Question

Find the sum (n=1 to infinity) of 4/ (4n-3)(4n+1)
It's telescoping series. I understand how to do partial decomposition but I'm struggling to find the pattern

Answer 1

What did you get for your Partial Fraction Decomposition?

Answer 2

1/4n-3 - 1/4n+2

Answer 3

*4n+1 for the second

Answer 4

I sincerely hope that is not what you achieved for your partial fraction decomposition. Perhaps this? 1/(4n-3) - 1/(4n+1) The parentheses are NOT optional. Please remember your Order of Operations.

Okay, now write out the terms for the first three values of n.

Answer 5

n=1 1 - (1/5)
n=2 (1/5) - (1/9)
n=3 (1/9) - (1/13)

Answer 6

Do you see it? \(1 - \dfrac{1}{5} + \dfrac{1}{5} - \dfrac{1}{9} + \dfrac{1}{9} - \dfrac{1}{13} = ...\)

Since we already know it converges - we do know that, right? - we can rearrange as we chose.

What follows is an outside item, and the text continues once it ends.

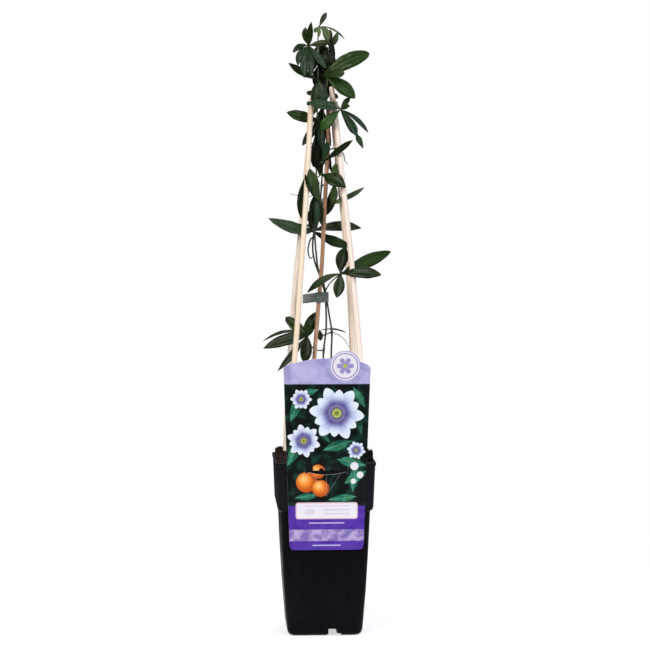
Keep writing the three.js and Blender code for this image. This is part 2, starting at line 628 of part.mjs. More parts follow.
// ---- card ----
function buildCard() {
  const { badge, slot, midX, shoulderHalf, shoulderZ } = card;
  const left = midX - card.bottomHalf;
  const right = midX + card.bottomHalf;
  const corner = card.bottomCorner;
  const [pullIn, pullUp] = card.shoulderPull;
  const [archX, archZ] = card.archFrom;
  const rightAngle = Math.asin(badge.rightRise / badge.radius);
  const leftAngle = Math.PI - Math.asin(badge.leftRise / badge.radius);
  const badgeX = badge.x + badge.radius * Math.cos(rightAngle);
  const badgeZ = badge.z + badge.radius * Math.sin(rightAngle);
  const outline = new THREE.Shape();
  outline.moveTo(left + corner, card.bottomZ);
  outline.lineTo(right - corner, card.bottomZ);
  outline.quadraticCurveTo(right, card.bottomZ, right, card.bottomZ + corner);
  outline.lineTo(midX + shoulderHalf, shoulderZ);
  outline.quadraticCurveTo(midX + shoulderHalf - pullIn, shoulderZ + pullUp, badgeX, badgeZ);
  outline.absarc(badge.x, badge.z, badge.radius, rightAngle, leftAngle, false);
  outline.quadraticCurveTo(midX - card.archPull, card.archZ, midX - archX, archZ);
  outline.quadraticCurveTo(midX - shoulderHalf + pullIn, shoulderZ + pullUp, midX - shoulderHalf, shoulderZ);
  outline.lineTo(left, card.bottomZ + corner);
  outline.quadraticCurveTo(left, card.bottomZ, left + corner, card.bottomZ);
  const hole = new THREE.Path();
  const inner = slot.half - slot.block;
  hole.moveTo(midX - slot.half, slot.legFoot);
  hole.lineTo(midX - slot.half, slot.top);
  hole.lineTo(midX - inner, slot.top);
  hole.lineTo(midX - inner, slot.bar);
  for (const side of [-1, 1]) {
    hole.lineTo(midX + side * slot.bumpX - slot.bumpRadius, slot.bar);
    hole.absarc(midX + side * slot.bumpX, slot.bar, slot.bumpRadius, Math.PI, 0, true);
  }
  hole.lineTo(midX + inner, slot.bar);
  hole.lineTo(midX + inner, slot.top);
  hole.lineTo(midX + slot.half, slot.top);
  hole.lineTo(midX + slot.half, slot.legFoot);
  hole.lineTo(midX + slot.half - slot.leg, slot.legFoot);
  hole.lineTo(midX + slot.half - slot.leg, slot.sagEnd);
  hole.quadraticCurveTo(midX, 2 * slot.sagMid - slot.sagEnd, midX - slot.half + slot.leg, slot.sagEnd);
  hole.lineTo(midX - slot.half + slot.leg, slot.legFoot);
  outline.holes.push(hole);
  const plate = new THREE.ExtrudeGeometry(outline,
    { depth: card.thickness, bevelEnabled: false, curveSegments: card.curveSteps });
  plate.translate(0, -card.rimZ, 0);
  const mesh = finish("label_card", plate, 0x8f86c8, 0.35);
  mesh.rotation.x = Math.PI / 2 + THREE.MathUtils.degToRad(card.tilt);
  mesh.position.set(0, -(pot.outside.at(-2)[1] + gap), card.rimZ);
  return mesh;
}

// ---- leafy stems ----
const rods = [
  ...Object.values(stakeLines).map((line) => ({ line, radius: stake.radius })),
  { line: cane.line, radius: cane.radius },
].map(({ line, radius }) => {
  const curve = new THREE.CatmullRomCurve3(line.map(vector));
  return { radius, samples: curve.getPoints(passing.samples) };
});

// bends a point forwards or backwards so that a blade passes a stake without touching it
function bendClear(point) {
  for (const { radius, samples } of rods) {
    const place = samples.reduce((best, sample) =>
      (Math.abs(sample.z - point.z) < Math.abs(best.z - point.z) ? sample : best));
    if (Math.abs(place.z - point.z) > passing.height) continue;
    const aside = Math.abs(point.x - place.x);
    if (aside > radius + passing.reach) continue;
    const ease = Math.min(1, (radius + passing.reach - aside) / (passing.reach - 1));
    const wanted = (radius + passing.clearance + blade.thickness / 2) * ease;
    const depth = point.y - place.y;
    if (Math.abs(depth) < wanted) point.y = place.y + (depth < 0 ? -wanted : wanted);
  }
  return point;
}

// one lobe: a thin blade folded along its midrib, pointed at the tip, slim at the foot
function lobe(hub, shape, phase) {
  const { tip, wide, bow = [0, 0, 2], look = face.front, full = blade.full, widest = blade.widest } = shape;
  const start = vector(hub);
  const end = vector(tip);
  const bend = start.clone().add(end).multiplyScalar(0.5).add(vector(bow));
  const curve = new THREE.QuadraticBezierCurve3(start, bend, end);
  const back = curve.getTangent(0).multiplyScalar(-blade.behindHub);
  const rings = [];
  const sections = Math.max(3, Math.round(start.distanceTo(end) / blade.sectionLength));
  for (let section = 0; section <= sections; section += 1) {
    const t = section / sections;
    const middle = curve.getPoint(t);
    if (section === 0) middle.add(back);
    const along = curve.getTangent(t);
    const across = new THREE.Vector3().crossVectors(along, vector(look)).normalize();
    const up = new THREE.Vector3().crossVectors(across, along).normalize();
    const swell = Math.max(0, Math.sin(Math.PI * t ** widest)) ** full;
    const half = Math.max((wide / 2) * swell, (wide / 2) * blade.foot * (1 - t), blade.tipHalf);
    const ripple = wide * blade.wave * Math.sin(t * blade.waves + phase);
    const lift = half * blade.fold;
    const leftEdge = middle.clone().addScaledVector(across, -half).addScaledVector(up, lift + ripple);
    const rightEdge = middle.clone().addScaledVector(across, half).addScaledVector(up, lift - ripple);
    const top = up.clone().multiplyScalar(blade.thickness / 2);
    const corners = [leftEdge, middle, rightEdge].map((corner) => bendClear(corner));
    const upper = corners.map((corner) => corner.clone().add(top).toArray());
    const lower = corners.map((corner) => corner.clone().sub(top).toArray());
    rings.push([...upper, ...lower.reverse()]);
  }
  return stripLoft(rings);
}

// skin of a blade: three points on the upper face, three on the lower, split alike on both faces
function stripLoft(rings) {
  const index = [];
  const quads = [[0, 1], [1, 2]];
  for (let ring = 0; ring + 1 < rings.length; ring += 1) {
    const near = ring * 6;
    const far = near + 6;
    for (const [a, b] of quads) {
      index.push(near + a, far + b, far + a, near + a, near + b, far + b);
      const [c, d] = [5 - a, 5 - b];
      index.push(near + c, far + c, far + d, near + c, far + d, near + d);
    }
    index.push(near + 2, far + 3, far + 2, near + 2, near + 3, far + 3);
    index.push(near + 5, far, far + 5, near + 5, near, far);
  }
  const last = (rings.length - 1) * 6;
  for (const [a, b, c, d] of [[0, 1, 4, 5], [1, 2, 3, 4]]) {
    index.push(a, c, b, a, d, c);
    index.push(last + a, last + b, last + c, last + a, last + c, last + d);
  }
  const geometry = new THREE.BufferGeometry();
  geometry.setAttribute("position", new THREE.Float32BufferAttribute(rings.flat().flat(), 3));
  geometry.setIndex(index);
  return geometry;
}

function ball(radius, place) {
  return toSolid(new THREE.IcosahedronGeometry(radius, 0).translate(...place));
}

function buildVine(side) {
  const line = stemLines[side];
  let body = toSolid(tube(line, stem.radius, stem.sides, stem.steps));
  leaves[side].forEach((leaf, number) => {
    const start = lineAt(line, leaf.z).toArray();
    const stalk = tube([start, ...leaf.via, leaf.hub], stem.petiole, stem.thinSides, 2 + 3 * leaf.via.length);
    body = body.add(toSolid(stalk)).add(ball(stem.hub, leaf.hub));
    leaf.lobes.forEach((shape, place) => {
      const phase = number * 1.7 + place * 2.3; // no two lobes ripple alike
      body = body.add(toSolid(lobe(leaf.hub, shape, phase)));
    });
  });
  for (const points of tendrils[side]) {
    body = body.add(toSolid(tube(points, stem.tendril, stem.thinSides, points.length * 2)));
  }
  return finish(`vine_${side}`, largestBody(body), 0x2f4526, 0.4);
}

const group = new THREE.Group();
group.name = "potted_passion_flower_vine";
group.add(buildPot(), buildSoil());
for (const name of Object.keys(stakeLines)) group.add(buildStake(name));
group.add(buildCane(), buildBand(), buildTie(), buildCard(), buildVine("left"), buildVine("right"));

const middle = new THREE.Box3().setFromObject(group, true).getCenter(new THREE.Vector3());
group.position.set(-middle.x, -middle.y, 0);

export default group;
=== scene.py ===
import math
import random

import bmesh
import bpy
from mathutils import Matrix, Vector, noise


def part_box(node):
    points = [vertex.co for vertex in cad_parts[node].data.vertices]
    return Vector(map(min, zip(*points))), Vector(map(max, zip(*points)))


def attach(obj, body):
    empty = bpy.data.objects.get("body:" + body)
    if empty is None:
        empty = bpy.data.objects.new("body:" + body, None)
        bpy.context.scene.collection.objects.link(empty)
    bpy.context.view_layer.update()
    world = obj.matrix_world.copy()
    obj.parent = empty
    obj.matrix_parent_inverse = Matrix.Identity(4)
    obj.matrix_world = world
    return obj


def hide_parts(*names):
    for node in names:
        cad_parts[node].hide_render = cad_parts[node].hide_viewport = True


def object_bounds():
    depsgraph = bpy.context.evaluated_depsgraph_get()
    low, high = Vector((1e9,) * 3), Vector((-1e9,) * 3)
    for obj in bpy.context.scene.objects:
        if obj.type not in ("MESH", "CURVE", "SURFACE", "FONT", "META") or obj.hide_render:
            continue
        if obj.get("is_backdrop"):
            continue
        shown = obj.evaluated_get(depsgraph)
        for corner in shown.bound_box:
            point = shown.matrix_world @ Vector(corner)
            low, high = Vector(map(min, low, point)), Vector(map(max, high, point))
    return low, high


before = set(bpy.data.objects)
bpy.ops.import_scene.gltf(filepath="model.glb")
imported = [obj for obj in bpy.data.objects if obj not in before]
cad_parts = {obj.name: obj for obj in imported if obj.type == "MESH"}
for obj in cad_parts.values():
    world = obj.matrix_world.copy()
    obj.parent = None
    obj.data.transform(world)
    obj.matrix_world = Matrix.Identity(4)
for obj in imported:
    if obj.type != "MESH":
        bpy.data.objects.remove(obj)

# A young passion-flower vine in a tall square nursery pot. Sizes and places in the settings are in
# millimetres, unless a note says metres, from the ground under the middle of the pot, its front towards -Y.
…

Pick the first term, then pair each two after that. What happens?

Answer 7

Sn= 1 - (1/4n+1) right? so when you take the limit as n approaches infinity, it goes to 1. Which makes it convergent?

Answer 8

No, no, no and no. If we are going to rearrange it, we must ALREADY know it converges. It is actually finding the limit that we accomplish with the rearrangement. I guess we forgot to prove it converges, first?

Be that as it may, your very correct answer, \(S_{n} = 1 - \dfrac{1}{4n+1}\) demonstrates that the limit is 1 (one).

btw - You still put the parentheses in the wrong place. 1/4n + 1 = \(\dfrac{1}{4}\cdot n + 1\). Think long and hard about the Order of Operations. It is important at least for clarity of communication.

Answer 9

yeah, i forgot to prove that the limit converges first. What would be the best test to use for this one?

Answer 10

It's a nice, quadratic denominator, so it shouldn't be difficult to select an appropriate comparison.

Answer 11

Thank you!